In one of the first year units at school we explore a whole series of lessons on symbolic actions. One phrase that we talk about is “Actions speak louder than words.” In the story of the Prodigal son there are plenty of actions. The embrace that the son receives when he comes home is awesome.
I wrote a story about Jesus’ encounter with the man who had leprosy. Rather than just stand at a distance and say the words, “Be healed”, Jesus touches the man. I thought so long and hard about that touch. I didn’t want it to be a light touch on the shoulder as he spoke, so I described an embrace. Here it is..
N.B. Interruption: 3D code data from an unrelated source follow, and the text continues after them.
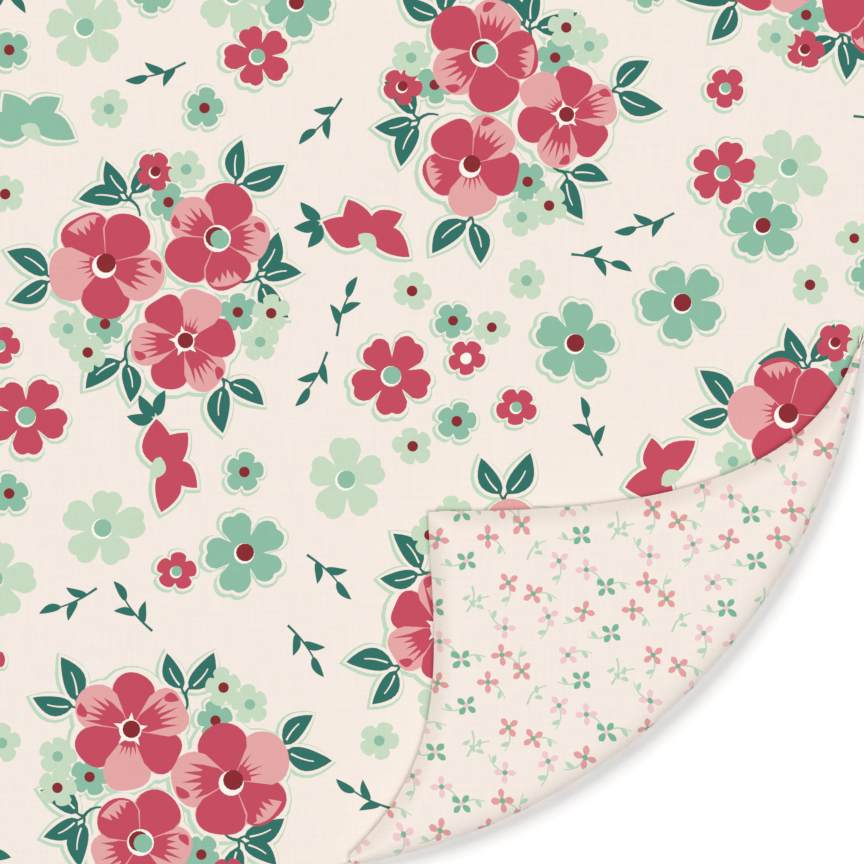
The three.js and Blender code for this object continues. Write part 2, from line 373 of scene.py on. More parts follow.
# %% Roses
def rose_petal(centre, angle, half_width, reach, finish, seed):
    rule = random.Random(seed)
    across = np.linspace(-1, 1, 17)
    ruffle = 1 + 0.025 * np.sin(5 * across + seed)
    rim = reach * (1 - np.abs(across) ** 3.2) ** 0.42 * ruffle

    def place(shares, radii, widen=1.0):
        angles = math.radians(angle) + np.array(shares) * math.radians(half_width) * widen
        return ring_of(centre, radii, angles)

    two_toned = finish in ("streaked", "pale")
    paint(ROSE, "blush", place(across, rim * 0.985, 1.07))
    paint(ROSE, "blush" if two_toned else "crimson", place(across, rim))
    if two_toned:
        tongues = 5 if finish == "streaked" else 4
        low, high = (0.56, 0.9) if finish == "streaked" else (0.3, 0.56)
        lean = rule.uniform(-0.06, 0.06)
        shares, radii = [-0.86], [0.3]
        for i in range(tongues):
            middle = -0.62 + 1.3 * (i + 0.5) / tongues
            tall = low + (high - low) * rule.uniform(0.35, 1.0)
            shares += [middle - 0.1, middle + lean, middle + 0.1]
            radii += [low * 0.97, tall, low * 0.93]
        shares += [0.86, 0]
        radii += [0.3, 0]
        limit = np.interp(shares, across, rim / reach)
        paint(ROSE, "crimson", place(shares, reach * np.minimum(radii, limit * 0.96)))
        if finish == "streaked":
            spot = place([0.5], [reach * 0.76])[0]
            paint(ROSE, "crimson", blade(spot, place([0.16], [reach * 0.94])[0], reach * 0.16))
    if finish == "tipped":
        rim_share, teeth = 0.93, [0.93, 0.7, 0.84, 0.62, 0.8, 0.66, 0.86, 0.74, 0.88, 0.92]
        shares = np.concatenate([np.linspace(-0.62, 0.3, 8), np.linspace(0.3, -0.62, len(teeth))])
        radii = np.array([rim_share] * 8 + teeth)
        limit = np.interp(shares, across, rim / reach)
        paint(ROSE, "blush", place(shares, reach * radii * np.minimum(limit * 1.02, 1)))


ROSE_FINISHES = {
    "ring": ["tipped", "pale", "plain", "streaked", "plain"],
    "star": ["plain", "streaked", "plain", "pale", "plain", "streaked"],
    "moon": ["streaked", "plain", "streaked", "plain", "tipped"],
}


def rose(x, y, radius, heart, turn):
    centre = np.array([x, y], float)
    finishes = ROSE_FINISHES[heart]
    step = 360 / len(finishes)
    for i in range(len(finishes)):
        # the echo follows the petals' rims, a little outside them
        echo(disc(polar(x, y, turn + i * step, 0.5 * radius), radius * 0.5, 18), 2.2, shift=(-0.5, -0.4))
    for i, finish in enumerate(finishes):
        reach = radius * (1.02 if i % 2 else 0.95)
        rose_petal(centre, turn + i * step, step * 0.62, reach, finish, int(x) + 7 * i)
    if heart == "star":
        rays = np.where(np.arange(10) % 2 == 0, 0.3, 0.12) * radius
        star = ring_of(centre, rays, math.radians(turn) + np.arange(10) * math.pi / 5)
        paint(ROSE, "white", star)
        paint(ROSE, "white", disc(centre, 0.19 * radius))
        paint(ROSE, "wine", disc(centre + (0.4, 0.3), 0.15 * radius))
    elif heart == "moon":
        paint(ROSE, "white", disc(centre, 0.25 * radius, 18))
        paint(ROSE, "wine", disc(centre + (-0.6, 0.5), 0.19 * radius))
        paint(ROSE, "mint", disc(centre + (0.9, -0.3), 0.175 * radius))
    else:
        paint(ROSE, "white", disc(centre + (-0.7, -1.1), 0.21 * radius, 18))
        paint(ROSE, "wine", disc(centre, 0.17 * radius))


# %% [markdown]
# The face print's layout has a fourteen inch repeat, and it is laid out by rule.
# It is a plain country print: bouquets of three roses stand on a slanting grid, each turned
# differently, and smaller flowers fill the ground between them, from large to small.
# Each new motif goes where it has the most room out of many tries, as cut-outs are placed by eye.
# Room is measured to the neighbouring repeats as well, so the pattern joins up.

# %% Where a motif has room
REPEAT = 355.6
TRIES = 400


def most_room(taken, size, drop, rule):
    """Of many tries, the place that is farthest from all motifs and their copies next door."""
    tries = np.array([(rule.uniform(0, size), rule.uniform(0, size)) for _ in range(TRIES)])
    others = np.array(taken)
    room = np.full(TRIES, size)
    for i in (-1, 0, 1):
        for j in (-1, 0, 1):
            away = tries[:, None] - others[:, :2] - (i * size, j * size + abs(i) * drop)
            room = np.minimum(room, (np.hypot(away[..., 0], away[..., 1]) - others[:, 2]).min(1))
    return tries[np.argmax(room)]


# %% [markdown]
# A bouquet is one recipe: three roses round a middle, a fan of leaves outside each gap between them,
# a second fan behind each rose, and small flowers tucked in close.
# It is turned, and made a little larger or smaller, for each place on the grid.

# %% Bouquets
taken = []  # the middle and reach of all that has been placed
rule = random.Random(5)


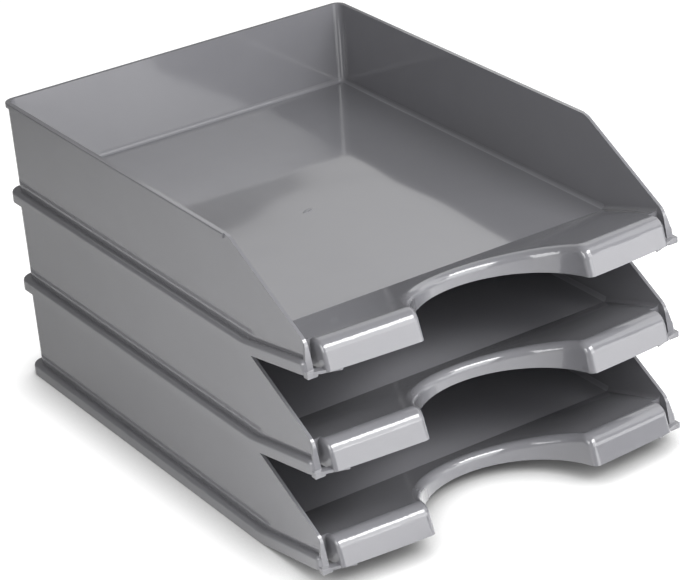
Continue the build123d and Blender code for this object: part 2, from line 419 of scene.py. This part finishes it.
def makeScarTree():
    tree = bpy.data.node_groups.new("gateScar", "GeometryNodeTree")
    terms = {
        "Place": "Vector",
        "Size": "Vector",
        "Dish": "Float",
        "Turn": "Vector",
        "Plastic": "Material",
    }
    given, made = addTerms(tree, terms, {"Scar": "Geometry"})
    blob = addNode(tree, "GeometryNodeMeshUVSphere", Segments=28, Rings=14)
    apart = addNode(tree, "ShaderNodeSeparateXYZ")
    feed(tree, apart.inputs[0], addNode(tree, "GeometryNodeInputPosition").outputs["Position"])
    x, y, z = apart.outputs
    reach = combine(tree, "MULTIPLY_ADD", y, y, combine(tree, "MULTIPLY", x, x))
    middle = ramp(tree, reach, 1.0, 0.0, (0.0, 0.5), "SMOOTHSTEP")
    depth = combine(tree, "MULTIPLY", middle, combine(tree, "MAXIMUM", z, 0.0))
    down = addNode(tree, "ShaderNodeVectorMath", operation="SCALE")
    down.inputs[0].default_value = (0.0, 0.0, -1.0)
    feed(tree, down.inputs["Scale"], combine(tree, "MULTIPLY", depth, given["Dish"]))
    dished = addNode(tree, "GeometryNodeSetPosition")
    feed(tree, dished.inputs["Geometry"], blob.outputs["Mesh"])
    feed(tree, dished.inputs["Offset"], down.outputs[0])
    point = addNode(tree, "GeometryNodePoints")
    feed(tree, point.inputs["Position"], given["Place"])
    put = addNode(tree, "GeometryNodeInstanceOnPoints")
    placed = {
        "Points": point.outputs[0],
        "Instance": dished.outputs["Geometry"],
        "Rotation": given["Turn"],
        "Scale": given["Size"],
    }
    for name, term in placed.items():
        feed(tree, put.inputs[name], term)
    scar = put.outputs["Instances"]
    for kind in ("RealizeInstances", "SetShadeSmooth", "SetMaterial"):
        step = addNode(tree, "GeometryNode" + kind)
        feed(tree, step.inputs["Geometry"], scar)
        scar = step.outputs["Geometry"]
    feed(tree, step.inputs["Material"], given["Plastic"])
    feed(tree, made["Scar"], scar)
    return tree


def addScar(body, level, tree, look, material):
    holder = bpy.data.objects.new(body + "_gate", bpy.data.meshes.new(body + "_gate"))
    scene.collection.objects.link(holder)
    grow = holder.modifiers.new("gateScar", "NODES")
    grow.node_group = tree
    values = {
        "Place": (*look["place"], floorHeight + level * stackPitch),
        "Size": (look["length"] / 2, look["width"] / 2, look["rise"]),
        "Dish": look["dish"],
        "Turn": (0.0, 0.0, radians(look["turn"])),
        "Plastic": material,
    }
    for item in tree.interface.items_tree:
        if item.name in values:
            grow[item.identifier] = values[item.name]
    ready = holder.evaluated_get(bpy.context.evaluated_depsgraph_get())
    data = bpy.data.meshes.new_from_object(ready)
    holder.modifiers.remove(grow)
    holder.data = data
    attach(holder, body)


scarTree = makeScarTree()
scarMaterial = makePlastic("scarPlastic", scarPlastic)
for level, body in enumerate(("bottom_tray", "middle_tray", "top_tray")):
    addScar(body, level, scarTree, gateScar, scarMaterial)
print("gate scars made")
“There was nothing tentative or hesitant about his touch. He raises me to my feet and wraps me in his strong embrace. I inhale the clean smell of his robes and feel the roughness of the fabric against my cheek. The sun glistens off the pale hairs on his arms. I can feel his warmth seeping through his clothes and through my rags. Long forgotten sensations cascade over me as I stand enfolded. Just as the open sores of my leprosy break and bleed, my heart breaks and my hurts bleed out. He holds me close as I am drowned in a torrent of my pitiful and wretched tears. After a while I am still. I hear his heart beat in the peace after the storm. And we stand.
I am restored”.
When you are on the receiving end of a touch like that, no words are needed. Words perhaps would just dilute what you wanted to say. A cool hand shake, or a pat on the back that accompanies the words, “Glad to have you home, son,” pales into comparison. Give me that embrace any day!